Pump.fun: The Start of an Avalanche.
How Meme Coin Factories Hurt This Crypto Cycle
Every crypto cycle has a defining trend. In the past, it was ICOs, DeFi yield farming, or NFTs. In this cycle, one of the most controversial trends has been the rise of instant meme coin creation — and no platform represents this better than Pump.fun.
To understand why many believe Pump.fun had a negative impact on this cycle, we first need to understand what it is and how it was used.
What Is Pump.fun?
Pump.fun is a platform that lets anyone create a meme coin in minutes. You don’t need to write code, set up liquidity pools, or understand token mechanics. You pick a name, a ticker, and an image, and the platform handles the rest by launching the token on Solana and enabling immediate trading.

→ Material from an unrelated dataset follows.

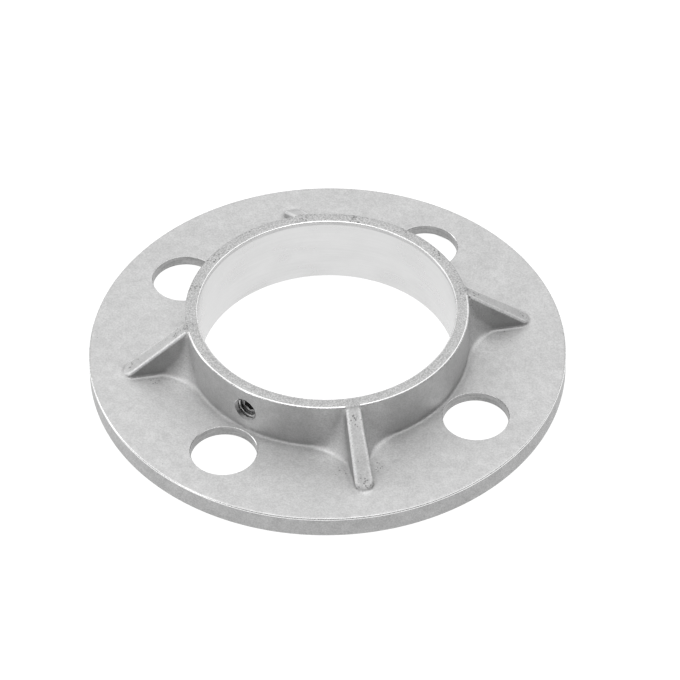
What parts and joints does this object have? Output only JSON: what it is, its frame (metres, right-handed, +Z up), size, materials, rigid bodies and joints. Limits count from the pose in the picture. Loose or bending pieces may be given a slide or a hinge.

On the surface, this looked like a powerful idea. It removed friction, lowered barriers, and made experimentation easy. But in practice, it also removed restraint.
From Experimentation to Exploitation
In theory, Pump.fun could have been used to test ideas or build communities around fun experiments. In reality, it quickly became a factory for speculative tokens with no long-term intent.
Thousands of coins were launched every day, most of them created with the same goal: attract early buyers, push the price up quickly, and exit before the interest faded. Because launching a token became trivial, launching responsibly became optional.
This environment made pump-and-dump behavior not just possible, but normal.
What “Pump and Dump” Really Means
A pump and dump happens when a token’s price rises rapidly due to hype and early buying, only for early participants to sell into that demand. Late buyers are left holding tokens with no support, no liquidity, and no reason for price to recover.
Pump-and-dumps have existed in every cycle. What changed here was the scale. Pump.fun didn’t invent the behavior — it made it efficient. Instead of a few questionable launches, the market saw thousands of small, rapid collapses every day.
Why This Cycle Felt Different
In earlier meme cycles, a small number of coins captured attention and liquidity. Communities formed, narratives emerged, and price discovery happened over weeks or months.
Pump.fun shattered that dynamic. With unlimited coins launching constantly, attention fragmented instantly. Liquidity rotated at extreme speed. Nothing was meant to be held. Every new coin competed for the same short-term capital, and conviction disappeared almost entirely.
Instead of memes becoming cultural moments, they became disposable trades.
Capital Fragmentation and Short-Term Thinking
One of the most damaging effects was capital fragmentation. Instead of money flowing into fewer assets and building momentum, it was spread thin across thousands of tokens that lived for hours or days.
This encouraged a mindset of gambling rather than investing. Trades became bets, not beliefs. Profits, when they existed, were short-lived, and losses accumulated quietly across many participants.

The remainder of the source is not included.